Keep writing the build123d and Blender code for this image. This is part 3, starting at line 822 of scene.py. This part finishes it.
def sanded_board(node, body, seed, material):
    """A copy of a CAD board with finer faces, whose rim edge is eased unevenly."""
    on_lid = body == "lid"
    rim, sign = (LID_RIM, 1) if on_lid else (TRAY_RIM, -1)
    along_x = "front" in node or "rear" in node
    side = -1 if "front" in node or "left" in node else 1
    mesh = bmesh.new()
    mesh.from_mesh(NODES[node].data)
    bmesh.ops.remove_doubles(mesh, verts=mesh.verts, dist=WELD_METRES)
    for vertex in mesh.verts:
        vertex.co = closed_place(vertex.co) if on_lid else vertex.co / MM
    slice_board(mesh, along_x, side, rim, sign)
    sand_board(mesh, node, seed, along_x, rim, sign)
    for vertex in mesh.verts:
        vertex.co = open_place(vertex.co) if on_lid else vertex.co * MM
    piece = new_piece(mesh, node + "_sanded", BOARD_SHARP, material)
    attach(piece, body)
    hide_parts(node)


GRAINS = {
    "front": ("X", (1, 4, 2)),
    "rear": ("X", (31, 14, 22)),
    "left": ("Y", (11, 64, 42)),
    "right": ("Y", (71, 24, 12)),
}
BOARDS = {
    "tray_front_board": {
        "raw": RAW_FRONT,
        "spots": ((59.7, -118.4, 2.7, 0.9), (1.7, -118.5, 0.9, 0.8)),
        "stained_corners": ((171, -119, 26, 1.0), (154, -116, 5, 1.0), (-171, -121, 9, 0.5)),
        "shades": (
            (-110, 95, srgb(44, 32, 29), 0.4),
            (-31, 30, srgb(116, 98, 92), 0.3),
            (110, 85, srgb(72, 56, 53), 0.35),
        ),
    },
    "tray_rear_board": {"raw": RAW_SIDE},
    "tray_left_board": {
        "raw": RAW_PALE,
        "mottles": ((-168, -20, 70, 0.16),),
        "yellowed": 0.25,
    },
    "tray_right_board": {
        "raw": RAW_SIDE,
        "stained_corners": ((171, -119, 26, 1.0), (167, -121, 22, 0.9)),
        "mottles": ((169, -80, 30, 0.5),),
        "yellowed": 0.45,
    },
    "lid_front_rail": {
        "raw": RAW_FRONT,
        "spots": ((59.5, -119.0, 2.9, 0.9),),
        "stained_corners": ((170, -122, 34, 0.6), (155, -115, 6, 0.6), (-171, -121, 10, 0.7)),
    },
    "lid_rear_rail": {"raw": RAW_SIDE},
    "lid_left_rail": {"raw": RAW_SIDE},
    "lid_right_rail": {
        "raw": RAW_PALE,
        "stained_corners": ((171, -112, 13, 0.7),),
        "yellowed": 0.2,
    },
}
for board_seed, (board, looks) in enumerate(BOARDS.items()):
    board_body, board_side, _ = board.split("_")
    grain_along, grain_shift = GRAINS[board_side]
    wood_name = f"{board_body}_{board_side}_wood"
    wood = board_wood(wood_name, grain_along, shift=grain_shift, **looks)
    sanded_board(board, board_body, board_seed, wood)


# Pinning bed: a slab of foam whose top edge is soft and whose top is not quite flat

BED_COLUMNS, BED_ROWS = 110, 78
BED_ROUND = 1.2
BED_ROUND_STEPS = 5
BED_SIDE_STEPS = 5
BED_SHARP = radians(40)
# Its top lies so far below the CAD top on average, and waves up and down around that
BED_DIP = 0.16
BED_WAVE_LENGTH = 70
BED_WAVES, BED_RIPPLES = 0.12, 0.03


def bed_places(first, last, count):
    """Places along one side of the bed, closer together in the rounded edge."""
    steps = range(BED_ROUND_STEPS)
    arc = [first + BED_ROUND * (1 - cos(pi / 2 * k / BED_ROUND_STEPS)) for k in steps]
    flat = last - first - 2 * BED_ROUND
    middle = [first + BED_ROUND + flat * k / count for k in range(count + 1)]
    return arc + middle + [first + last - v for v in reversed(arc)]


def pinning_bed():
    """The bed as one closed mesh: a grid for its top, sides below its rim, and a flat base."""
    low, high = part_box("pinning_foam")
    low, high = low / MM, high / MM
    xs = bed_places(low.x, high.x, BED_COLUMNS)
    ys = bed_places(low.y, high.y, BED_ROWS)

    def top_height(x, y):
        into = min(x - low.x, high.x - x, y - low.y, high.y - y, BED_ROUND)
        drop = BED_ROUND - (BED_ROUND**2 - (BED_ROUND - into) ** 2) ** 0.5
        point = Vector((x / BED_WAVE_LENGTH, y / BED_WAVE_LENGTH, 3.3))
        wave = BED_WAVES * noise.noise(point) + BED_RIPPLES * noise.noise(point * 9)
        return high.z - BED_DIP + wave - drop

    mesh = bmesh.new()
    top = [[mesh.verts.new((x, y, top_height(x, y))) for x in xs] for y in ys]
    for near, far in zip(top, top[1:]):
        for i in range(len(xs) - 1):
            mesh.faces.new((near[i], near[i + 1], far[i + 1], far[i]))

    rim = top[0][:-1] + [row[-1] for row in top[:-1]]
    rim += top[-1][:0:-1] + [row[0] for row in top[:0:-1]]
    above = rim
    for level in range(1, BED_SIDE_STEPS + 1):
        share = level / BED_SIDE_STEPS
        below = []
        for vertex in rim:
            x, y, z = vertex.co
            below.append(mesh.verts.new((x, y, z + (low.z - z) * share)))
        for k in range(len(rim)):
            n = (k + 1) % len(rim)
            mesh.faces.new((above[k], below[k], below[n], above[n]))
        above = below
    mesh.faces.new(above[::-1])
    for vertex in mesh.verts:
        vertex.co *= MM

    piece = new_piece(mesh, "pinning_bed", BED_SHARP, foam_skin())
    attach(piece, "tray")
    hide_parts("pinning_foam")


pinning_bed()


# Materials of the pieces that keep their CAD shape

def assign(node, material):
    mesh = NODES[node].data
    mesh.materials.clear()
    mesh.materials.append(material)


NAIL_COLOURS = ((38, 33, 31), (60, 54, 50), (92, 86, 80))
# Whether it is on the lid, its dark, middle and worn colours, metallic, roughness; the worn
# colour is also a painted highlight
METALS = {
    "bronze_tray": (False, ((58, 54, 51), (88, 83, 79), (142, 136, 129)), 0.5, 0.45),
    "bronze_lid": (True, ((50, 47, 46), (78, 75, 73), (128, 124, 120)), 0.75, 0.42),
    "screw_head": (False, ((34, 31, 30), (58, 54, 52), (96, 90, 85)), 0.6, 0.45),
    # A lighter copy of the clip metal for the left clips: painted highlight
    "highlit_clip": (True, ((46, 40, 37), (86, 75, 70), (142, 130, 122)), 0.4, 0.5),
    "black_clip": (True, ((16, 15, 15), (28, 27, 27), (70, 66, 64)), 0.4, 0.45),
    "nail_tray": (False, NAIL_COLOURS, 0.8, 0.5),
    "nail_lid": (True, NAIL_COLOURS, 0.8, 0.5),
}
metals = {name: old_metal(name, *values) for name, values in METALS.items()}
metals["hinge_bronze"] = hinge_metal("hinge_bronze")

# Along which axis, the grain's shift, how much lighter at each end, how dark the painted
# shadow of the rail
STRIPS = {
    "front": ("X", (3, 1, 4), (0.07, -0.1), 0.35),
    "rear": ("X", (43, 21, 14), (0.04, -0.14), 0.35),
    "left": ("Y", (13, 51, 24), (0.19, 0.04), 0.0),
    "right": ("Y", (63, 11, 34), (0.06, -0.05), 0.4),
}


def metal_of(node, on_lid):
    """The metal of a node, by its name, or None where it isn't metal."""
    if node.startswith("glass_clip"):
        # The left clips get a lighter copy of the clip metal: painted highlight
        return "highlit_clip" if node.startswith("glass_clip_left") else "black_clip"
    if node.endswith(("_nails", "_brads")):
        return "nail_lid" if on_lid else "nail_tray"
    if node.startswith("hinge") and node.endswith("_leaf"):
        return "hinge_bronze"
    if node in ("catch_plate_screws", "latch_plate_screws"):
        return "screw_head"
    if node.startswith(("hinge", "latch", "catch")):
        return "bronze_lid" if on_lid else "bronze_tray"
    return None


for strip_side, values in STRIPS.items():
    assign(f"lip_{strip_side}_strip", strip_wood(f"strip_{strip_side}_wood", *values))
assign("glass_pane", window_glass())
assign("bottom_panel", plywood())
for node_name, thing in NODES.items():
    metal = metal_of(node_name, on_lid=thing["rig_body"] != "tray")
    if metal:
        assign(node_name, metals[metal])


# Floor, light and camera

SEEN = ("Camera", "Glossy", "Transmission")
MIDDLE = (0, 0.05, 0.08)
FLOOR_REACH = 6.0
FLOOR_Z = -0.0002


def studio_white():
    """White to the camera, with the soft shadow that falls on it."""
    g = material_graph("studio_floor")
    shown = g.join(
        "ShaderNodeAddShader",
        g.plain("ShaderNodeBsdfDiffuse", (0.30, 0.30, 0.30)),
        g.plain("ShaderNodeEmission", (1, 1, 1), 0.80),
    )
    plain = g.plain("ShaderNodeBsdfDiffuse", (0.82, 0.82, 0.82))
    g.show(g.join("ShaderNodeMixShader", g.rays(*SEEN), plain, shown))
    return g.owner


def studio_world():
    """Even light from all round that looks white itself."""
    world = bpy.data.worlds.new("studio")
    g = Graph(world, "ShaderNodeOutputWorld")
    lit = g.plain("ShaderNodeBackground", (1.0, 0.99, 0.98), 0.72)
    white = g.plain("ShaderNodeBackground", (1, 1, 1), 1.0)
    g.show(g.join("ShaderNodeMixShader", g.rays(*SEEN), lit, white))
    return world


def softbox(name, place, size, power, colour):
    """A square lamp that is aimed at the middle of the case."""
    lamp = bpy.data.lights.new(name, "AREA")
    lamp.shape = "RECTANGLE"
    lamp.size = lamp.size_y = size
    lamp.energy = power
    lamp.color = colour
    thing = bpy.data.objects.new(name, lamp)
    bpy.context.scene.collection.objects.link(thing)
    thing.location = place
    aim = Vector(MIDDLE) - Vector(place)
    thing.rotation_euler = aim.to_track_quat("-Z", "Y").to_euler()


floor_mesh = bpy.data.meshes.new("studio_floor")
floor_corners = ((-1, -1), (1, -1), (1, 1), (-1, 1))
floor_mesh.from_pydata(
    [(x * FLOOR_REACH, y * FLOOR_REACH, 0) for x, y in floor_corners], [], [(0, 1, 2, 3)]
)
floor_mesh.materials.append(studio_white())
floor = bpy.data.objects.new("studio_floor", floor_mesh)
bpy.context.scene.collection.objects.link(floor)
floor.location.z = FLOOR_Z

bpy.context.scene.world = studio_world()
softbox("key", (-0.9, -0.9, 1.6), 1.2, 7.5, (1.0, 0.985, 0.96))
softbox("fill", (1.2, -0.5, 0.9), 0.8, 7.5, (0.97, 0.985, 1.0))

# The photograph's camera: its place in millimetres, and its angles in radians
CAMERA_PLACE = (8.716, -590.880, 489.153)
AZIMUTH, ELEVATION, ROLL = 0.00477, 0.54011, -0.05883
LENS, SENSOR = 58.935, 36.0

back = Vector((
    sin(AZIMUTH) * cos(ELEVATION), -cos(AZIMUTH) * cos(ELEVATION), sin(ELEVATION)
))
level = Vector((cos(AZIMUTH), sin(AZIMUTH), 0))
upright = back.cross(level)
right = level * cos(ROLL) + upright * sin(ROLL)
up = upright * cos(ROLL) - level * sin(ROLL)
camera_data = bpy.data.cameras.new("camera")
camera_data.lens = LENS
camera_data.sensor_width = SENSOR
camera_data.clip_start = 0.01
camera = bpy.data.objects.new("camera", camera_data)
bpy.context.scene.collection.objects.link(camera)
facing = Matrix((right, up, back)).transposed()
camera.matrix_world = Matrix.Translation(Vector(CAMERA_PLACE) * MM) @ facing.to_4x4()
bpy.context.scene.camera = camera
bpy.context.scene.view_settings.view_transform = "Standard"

=-=-=-=-=

▶ [What is needed]:
From the top of the listing above, restate each line word for word up to and including the line with "hide_parts(node)"; add nothing else.

▶ [The solution]:
Keep writing the build123d and Blender code for this image. This is part 3, starting at line 822 of scene.py. This part finishes it.
def sanded_board(node, body, seed, material):
    """A copy of a CAD board with finer faces, whose rim edge is eased unevenly."""
    on_lid = body == "lid"
    rim, sign = (LID_RIM, 1) if on_lid else (TRAY_RIM, -1)
    along_x = "front" in node or "rear" in node
    side = -1 if "front" in node or "left" in node else 1
    mesh = bmesh.new()
    mesh.from_mesh(NODES[node].data)
    bmesh.ops.remove_doubles(mesh, verts=mesh.verts, dist=WELD_METRES)
    for vertex in mesh.verts:
        vertex.co = closed_place(vertex.co) if on_lid else vertex.co / MM
    slice_board(mesh, along_x, side, rim, sign)
    sand_board(mesh, node, seed, along_x, rim, sign)
    for vertex in mesh.verts:
        vertex.co = open_place(vertex.co) if on_lid else vertex.co * MM
    piece = new_piece(mesh, node + "_sanded", BOARD_SHARP, material)
    attach(piece, body)
    hide_parts(node)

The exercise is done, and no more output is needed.